A swing was raised pretty swiftly (and muddily!) and we talked about the knots needed to raise the rope in order to ‘Leave No Trace’. We spoke about how this was important in order to help preserve the environment as much as possible and return it to a state that was as good as or better than when we arrived. The motto is carried across all areas at Forest School from harvesting materials to making fires and using tools.
With regard to the fire, some of the children were keen for this to be a major part of their session. The were able to independently collect the resources they would need and then they set about igniting the cotton wool and trying to light themselves a small fire. In their haste however they paid little heed to the advice about having lots (and lots) of very thin sticks. As a result the children struggled for the most part. In doing so this also brought another problem, the ability to share resources efficiently and fairly. With less than an hour of the session to go the children had exhausted the supply of cotton wool and their fire lighting efforts were brought to a very swift halt. We talked about the use of different sorts of tinder but in the damp spring conditions there were no viable options like ‘old man’s beard’.
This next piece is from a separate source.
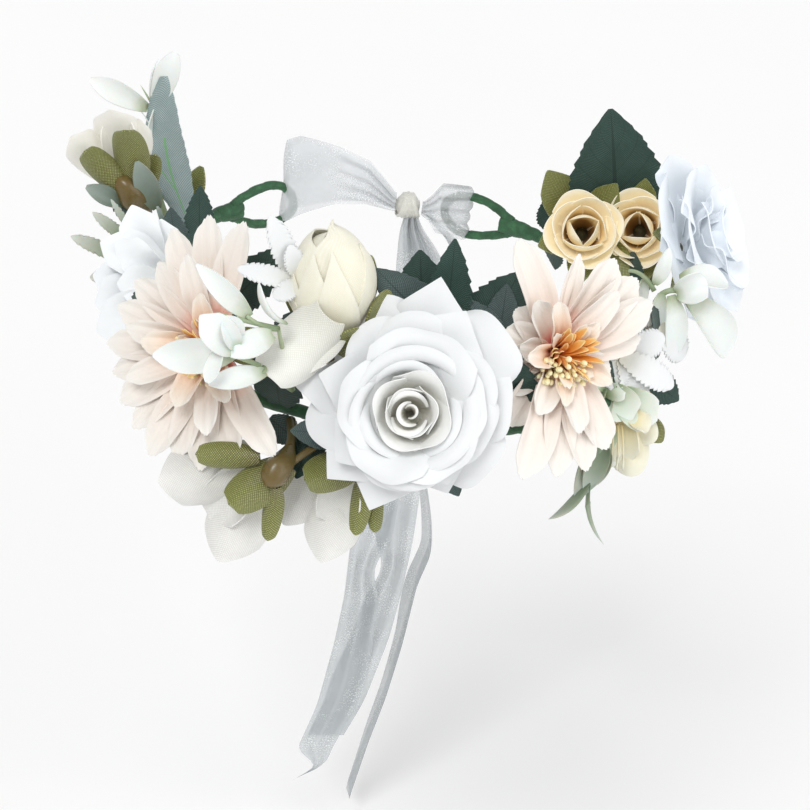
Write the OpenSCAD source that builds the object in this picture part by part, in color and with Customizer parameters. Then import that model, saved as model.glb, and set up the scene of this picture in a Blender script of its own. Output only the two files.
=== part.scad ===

One of the most exciting ideas the children had brought back from Nethercott Farm Forest School was the game of ‘tribes’ they had played in the woods there. When the children had their own shelters up in the valley, many of them were keen to reintroduce their tribes and there were mock running battles in and out of the trees. The children attempted to fashion different sorts of weapons to defend their imaginary realms and, under a few watchful pairs of eyes, they whooped and hollered around the valley, raiding bases left, right and centre.
As we progress into the children’s second week and are joined by Mrs Nightingale (who missed the first week due to her PPA commitment) the focus will become more firmly focussed on the use of tools. We will further strive to develop the area of the valley we use for the benefit of the children and community.